特に古くなったガスには水分や汚れが混ざりやすく、エアコンの効きが悪くなるだけでなく、コンプレッサーの故障につながることもあります。だからこそ、ガスを適正量に補充し、きちんとクリーニングすることがエアコン性能を保つカギになります。
R1234yfとは
R1234yfは、R134aの次世代として登場した新しい冷媒ガスです。大きな特徴は「環境に優しい」という点。地球温暖化への影響がほぼゼロに近いため、ヨーロッパを中心に世界中で急速に普及しています。
ただし、R134aよりも取り扱いが難しく、可燃性があることから、専用の設備や技術を持ったプロの整備工場でしか対応できません。また、ガス自体の価格も高いため、正しい施工をしないと余計なコストがかかってしまうリスクもあります。
すでに多くの輸入車や最新の国産車で採用が始まっており、これから主流になっていく冷媒といわれています。だからこそ、R1234yf車のオーナーは「ちゃんと対応できるお店かどうか」を見極めることがとても大切です。
コンプレッサーオイルの種類
PAGオイルとは
主にベルト駆動用のコンプレッサーを搭載したカーエアコンに採用されていて、一般的なガソリン車やディーゼル車などで主流となっているコンプレッサーオイルです。
化学的にガスとの相性が良く、高温や高圧の環境でも安定して潤滑できるので、安心して使える定番オイル。
ただし「湿気を吸いやすい」という弱点があり、空気中の水分を取り込むと劣化や酸化につながります。なので、保管や交換作業のときは水分管理がとても大切で専用の機器を使用したメンテナンスが必要なのです。
POEオイルとは
主に電動コンプレッサーを搭載したカーエアコンに採用されていて、多くのハイブリッド車や電気自動車などで主流となっている次世代のコンプレッサーオイルです。
最大の特徴は絶縁性が高く電気を通しにくいということ。そのため電動コンプレッサーを搭載したクルマには欠かせない存在です。
ただしPAGオイルと比べてコストは高く、PAGオイル以上に湿気を吸いやすいという特徴があるため、POEオイルの管理やメンテナンスには専用の機器やしっかりとした技術が必要となります。
真空引きが必要な理由
真空引きとは
カーエアコンのメンテナンスで欠かせない工程が「真空引き」です。これは、エアコンシステムの内部を完全に真空状態にする作業のこと。
真空にすることで、内部に残った湿気(水分)や空気をしっかり除去することができます。
実は、この湿気が残っているとコンプレッサーオイルと反応して酸が発生し、コンデンサーや配管などの部品を腐食させる原因になったり、冷却性能を大きく落としてしまう原因にもなるといわれています。

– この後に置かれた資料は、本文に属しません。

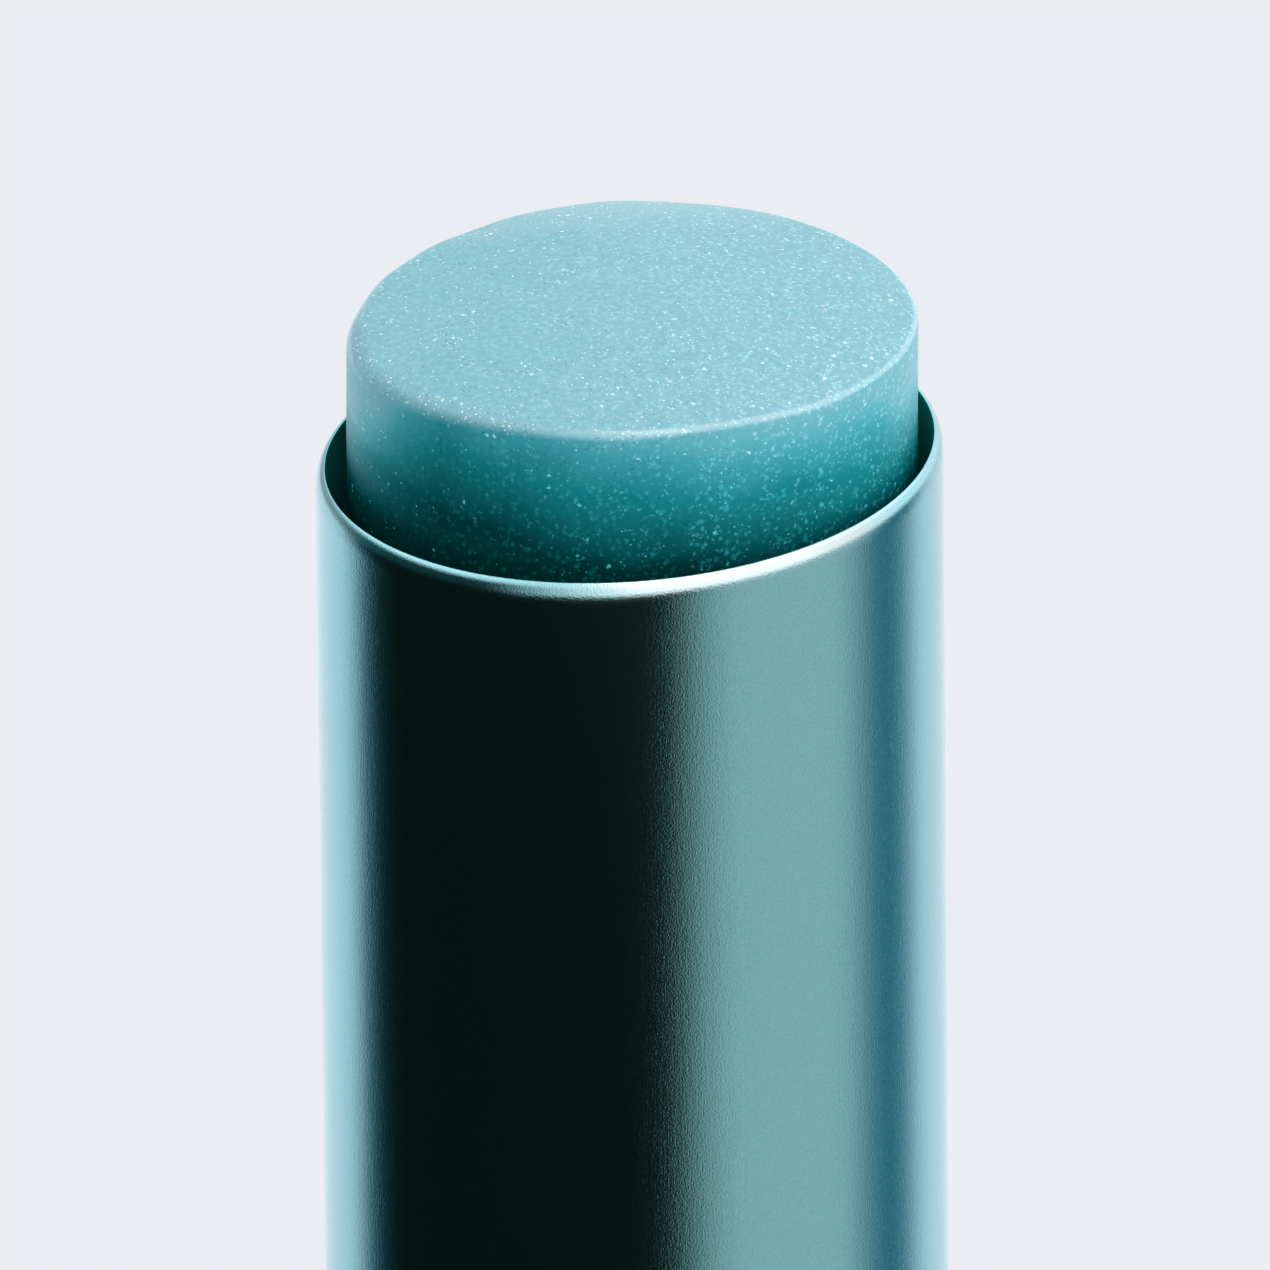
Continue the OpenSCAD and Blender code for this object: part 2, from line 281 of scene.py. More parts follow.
# %% Draw the screw
screw_r, lead, starts = 2.3, 3.0, 2
screw_low, screw_high = boxes["screw_spindle"][0].z * 1000, boxes["screw_spindle"][1].z * 1000
head_r, head_z, head_t, seat_r, groove_t = 4.38, 10.88, 2.1, 3.46, 1.1
hex_half, hex_chamfer = 2.0, 0.25
thread_z, thread_depth = 14.6, 0.45


def spindle_rings():
    """Rings up the hexagon, round the grooved head and up the threaded shaft."""
    t = np.arange(96) * 2 * math.pi / 96
    way = np.column_stack([np.cos(t), np.sin(t)])
    hexagon = (hex_half / np.cos((t % (math.pi / 3)) - math.pi / 6))[:, None]
    rings = [at_height(way * (hexagon - hex_chamfer), screw_low),
             at_height(way * hexagon, screw_low + hex_chamfer), at_height(way * hexagon, head_z - 0.04)]
    soft, lip = 0.08, (head_t - groove_t) / 2
    head = [(2.5, 0), (head_r - soft, 0), (head_r, soft), (head_r, lip - soft), (head_r - soft, lip),
            (seat_r + soft, lip), (seat_r, lip + soft), (seat_r, lip + groove_t - soft),
            (seat_r + soft, lip + groove_t), (head_r - soft, lip + groove_t), (head_r, lip + groove_t + soft),
            (head_r, head_t - soft), (head_r - soft, head_t), (screw_r + soft, head_t),
            (screw_r, head_t + soft)]
    rings += [at_height(way * r, head_z + z) for r, z in head]
    rows = np.linspace(thread_z, screw_high - 0.6, 200)
    for z in rows:
        turn = (starts * (t / (2 * math.pi) + z / lead)) % 1.0
        groove = 0.5 - 0.5 * np.cos(2 * math.pi * turn)
        ends = min(1.0, (z - rows[0]) / 0.8) * min(1.0, (rows[-1] - z) / 0.5)
        rings.append(at_height(way * (screw_r - thread_depth * groove ** 1.5 * ends)[:, None], z))
    rings.append(at_height(way * (screw_r - 0.6), screw_high))
    return rings


spindle = ring_mesh("threaded_spindle", spindle_rings(), cap_start=True, cap_end=True)
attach(spindle, "dial")
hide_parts("screw_spindle")
print("screw faces:", len(spindle.data.polygons))

# %% [markdown]
# ## Tools for the finishes
#
# Each finish is a small tree of shader nodes, and most of it is arithmetic on values that change from point
# to point. The nodes could be added one by one, but the sums would then be hard to read. Here a small class
# stands for such a value, and every + or * between two of them adds the maths node that does it.

# %% Values that change over a surface
class Field:
    """A number, colour, direction or shader that a node tree works out at every point."""

    def __init__(self, tree, socket):
        self.tree = tree
        self.socket = socket

    def __add__(self, other):
        return maths("ADD", self, other)

    def __sub__(self, other):
        return maths("SUBTRACT", self, other)

    def __rsub__(self, other):
        return maths("SUBTRACT", other, self)

    def __mul__(self, other):
        return maths("MULTIPLY", self, other)

    def __truediv__(self, other):
        return maths("DIVIDE", self, other)

    def clamped(self):
        """The same value, held between 0 and 1 by its maths node."""
        self.socket.node.use_clamp = True
        return self


def feed(node, values):
    """Give inputs of a node their values: fields, numbers, vectors or colours without alpha."""
    for key, value in values.items():
        socket = node.inputs[key]
        if isinstance(value, Field):
            value.tree.links.new(value.socket, socket)
        elif isinstance(value, tuple) and socket.type == "RGBA":
            socket.default_value = (*value, 1)
        else:
            socket.default_value = value


def add_node(tree, kind, values, output=0, **settings):
    """Add one node with its settings and inputs, and give back one of its outputs."""
    node = tree.nodes.new(kind)
    for setting, value in settings.items():
        setattr(node, setting, value)
    feed(node, values)
    return Field(tree, node.outputs[output])


def maths(operation, first, second):
    tree = (first if isinstance(first, Field) else second).tree
    return add_node(tree, "ShaderNodeMath", {0: first, 1: second}, operation=operation)


def vector_maths(operation, *values):
    tree = values[0].tree
    output = "Value" if operation in ("DOT_PRODUCT", "LENGTH") else "Vector"
    return add_node(tree, "ShaderNodeVectorMath", dict(enumerate(values)), output, operation=operation)


def split(vector):
    """The three parts of a vector."""
    node = vector.tree.nodes.new("ShaderNodeSeparateXYZ")
    feed(node, {0: vector})
    return [Field(vector.tree, output) for output in node.outputs]


print("fields ready: sums of them build the node trees")

# %% [markdown]
# ## Patterns, mixes and shaders
#
# Object coordinates are in metres, so they are scaled to millimetres first and every texture size below can
# be read as a real size. They also stay with a piece when it moves, so its pattern is carried along. The
# other helpers here each stand for one node that the finishes use again and again.

# %% Helpers for patterns and mixes
def millimetres(tree, stretch=(1, 1, 1)):
    """The place on the object in mm, with each axis scaled by `stretch`."""
    coords = add_node(tree, "ShaderNodeTexCoord", {}, "Object")
    return add_node(tree, "ShaderNodeMapping", {"Vector": coords, "Scale": tuple(1000 * s for s in stretch)})


def noise(place, per_mm, detail, rough, output="Fac"):
    """Cloudy noise with about `per_mm` blobs in a millimetre."""
    values = {"Vector": place, "Scale": per_mm, "Detail": detail, "Roughness": rough}
    return add_node(place.tree, "ShaderNodeTexNoise", values, output)


def ramp(value, stops):
    """A grey or colour for each value, running straight from stop to stop."""
    node = value.tree.nodes.new("ShaderNodeValToRGB")
    elements = node.color_ramp.elements
    for index, (place, colour) in enumerate(stops):
        element = elements[index] if index < 2 else elements.new(place)
        element.position = place
        colour = (colour,) * 3 if isinstance(colour, (int, float)) else colour
        element.color = (*colour, 1)
    feed(node, {"Fac": value})
    return Field(value.tree, node.outputs["Color"])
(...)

つまり「真空引き」は、冷えの効き目を復活させるための下準備であり、同時にエアコンシステムを守るための必須工程でもあるということです。
なぜ定量充填が必要なのか?
定量充填とは
エアコンガスは「多ければ多いほど冷える」というものではありません。入れすぎても、足りなくてもNGなのです。
ガスが不足すると冷えが悪くなるのはもちろん、オイルの循環も悪くなってコンプレッサーの寿命を縮めます。逆に、入れすぎると高圧がかかりすぎてシステム全体に負担をかけてしまうのです。
そこで重要なのが「定量充填」。車種ごとにメーカーが定めたベストな量をきっちり充填することで、エアコンは本来の冷却性能を発揮し、部品も長持ちします。
なので「ただガスを足すだけ」と「定量充填で仕上げる」では、実はエアコンの性能にも寿命にも大きな差が出るといわれています。